Je prend une valise dans les mains de Frank. Mes cousins de dix et douze ans, pré-pubères et gossants, sourient deux secondes et partent vers la sortie. Frank et ma tante Angèle, les deux portant des paréos dans les mêmes tons, me disent que les deux semaines de plus qu’ils ont ajoutées à leur séjour initial d’un mois n’étaient pas de trop. Le soleil n’a pas arrêté de briller, une seule journée de pluie, les plages étaient presque désertes. Ma tante Angèle n’a jamais parue aussi mince, et aussi brune. On embarque dans leur van que j’ai conduite jusqu’ici. Frank me demande de chauffer. Il est brûlé. Son teint rougeâtre, ses feux sauvages, me convainquent qu’il s’est payé un bon coup de soleil Fort-Lauderdale-style. Il a l’air d’un gros homard avec sa moustache touffue et son paréo orangé.

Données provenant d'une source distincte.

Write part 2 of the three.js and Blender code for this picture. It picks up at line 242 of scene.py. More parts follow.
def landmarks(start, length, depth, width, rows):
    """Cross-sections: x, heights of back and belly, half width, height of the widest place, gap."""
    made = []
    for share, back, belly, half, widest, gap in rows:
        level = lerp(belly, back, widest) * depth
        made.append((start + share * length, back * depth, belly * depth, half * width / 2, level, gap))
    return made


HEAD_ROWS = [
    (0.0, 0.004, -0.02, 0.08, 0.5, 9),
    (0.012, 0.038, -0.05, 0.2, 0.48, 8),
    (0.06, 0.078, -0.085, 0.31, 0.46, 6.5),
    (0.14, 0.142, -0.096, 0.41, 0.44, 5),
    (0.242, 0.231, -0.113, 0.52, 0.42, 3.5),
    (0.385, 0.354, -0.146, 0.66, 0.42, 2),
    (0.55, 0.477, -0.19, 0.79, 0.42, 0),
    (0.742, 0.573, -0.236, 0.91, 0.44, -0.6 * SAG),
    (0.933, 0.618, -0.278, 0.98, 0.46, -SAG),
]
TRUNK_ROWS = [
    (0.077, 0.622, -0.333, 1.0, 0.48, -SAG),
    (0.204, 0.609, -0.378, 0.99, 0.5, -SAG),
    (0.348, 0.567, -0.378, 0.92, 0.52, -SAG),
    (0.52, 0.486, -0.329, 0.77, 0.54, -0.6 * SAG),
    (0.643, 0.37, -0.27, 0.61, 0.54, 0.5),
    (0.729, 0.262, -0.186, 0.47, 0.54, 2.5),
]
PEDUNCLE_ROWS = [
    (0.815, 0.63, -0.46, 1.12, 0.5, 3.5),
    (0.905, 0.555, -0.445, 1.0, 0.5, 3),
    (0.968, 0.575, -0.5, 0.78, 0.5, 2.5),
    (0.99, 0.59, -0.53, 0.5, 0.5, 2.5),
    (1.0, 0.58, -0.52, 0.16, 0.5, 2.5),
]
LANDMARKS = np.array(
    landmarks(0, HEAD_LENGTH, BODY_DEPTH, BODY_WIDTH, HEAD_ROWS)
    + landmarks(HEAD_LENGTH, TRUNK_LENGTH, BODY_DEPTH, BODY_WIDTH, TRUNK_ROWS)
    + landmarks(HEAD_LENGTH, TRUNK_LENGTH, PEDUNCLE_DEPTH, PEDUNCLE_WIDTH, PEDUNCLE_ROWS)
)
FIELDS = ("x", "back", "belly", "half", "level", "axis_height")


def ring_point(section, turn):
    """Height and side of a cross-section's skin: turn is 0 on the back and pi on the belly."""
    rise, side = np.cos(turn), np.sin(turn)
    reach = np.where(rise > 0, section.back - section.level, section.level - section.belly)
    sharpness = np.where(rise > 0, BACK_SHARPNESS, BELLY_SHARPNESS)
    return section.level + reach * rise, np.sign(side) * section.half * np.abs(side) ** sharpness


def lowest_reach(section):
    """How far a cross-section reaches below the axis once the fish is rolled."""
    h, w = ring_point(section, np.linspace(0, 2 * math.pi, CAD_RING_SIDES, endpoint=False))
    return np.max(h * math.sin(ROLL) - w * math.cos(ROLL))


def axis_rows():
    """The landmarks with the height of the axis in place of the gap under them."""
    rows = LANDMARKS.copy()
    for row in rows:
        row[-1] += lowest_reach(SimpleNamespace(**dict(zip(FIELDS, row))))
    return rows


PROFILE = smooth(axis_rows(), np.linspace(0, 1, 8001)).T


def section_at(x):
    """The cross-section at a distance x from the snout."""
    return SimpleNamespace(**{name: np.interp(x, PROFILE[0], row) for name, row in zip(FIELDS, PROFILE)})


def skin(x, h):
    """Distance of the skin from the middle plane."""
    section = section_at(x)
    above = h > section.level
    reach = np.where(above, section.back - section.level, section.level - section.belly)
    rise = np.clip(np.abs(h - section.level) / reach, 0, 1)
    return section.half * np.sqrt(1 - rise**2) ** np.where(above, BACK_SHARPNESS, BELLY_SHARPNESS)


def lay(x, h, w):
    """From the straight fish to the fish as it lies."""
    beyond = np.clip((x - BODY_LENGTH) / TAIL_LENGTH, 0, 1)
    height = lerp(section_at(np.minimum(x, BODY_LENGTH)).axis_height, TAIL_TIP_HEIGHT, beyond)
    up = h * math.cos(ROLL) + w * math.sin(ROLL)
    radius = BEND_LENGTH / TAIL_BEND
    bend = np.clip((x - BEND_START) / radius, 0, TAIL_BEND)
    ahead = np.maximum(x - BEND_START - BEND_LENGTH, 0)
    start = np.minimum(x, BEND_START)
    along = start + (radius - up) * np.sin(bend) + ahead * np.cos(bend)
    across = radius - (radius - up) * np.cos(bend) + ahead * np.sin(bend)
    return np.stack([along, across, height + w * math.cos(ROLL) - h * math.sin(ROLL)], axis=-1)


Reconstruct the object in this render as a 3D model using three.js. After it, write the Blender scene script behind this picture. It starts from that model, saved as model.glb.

On traverse la frontière à Philipsburg, la douanière demande d’où on vient, d’où on arrive. Tout le monde dans l’auto dort. Je lui dis que j’arrive de Burlington pour chercher Frank et sa famille qui arrivent de Floride. On habite tous à Bedford, sur le rang Dutch. Combien de temps ils sont restés là : Un mois et demie. S’ils ont ramené de la nourriture, des produits alcoolisés, des animaux, insectes, organismes quelconques : Non, à part les deux préadolescents en arrière, mais eux, ça fait douze ans qu’ils les traînent, et avant, ils n’étaient pas comme ça. Rien à déclarer : Un énorme feu sauvage, des sandales en plastique cheap et deux paréos monstrueux. C’est beau, bonne journée.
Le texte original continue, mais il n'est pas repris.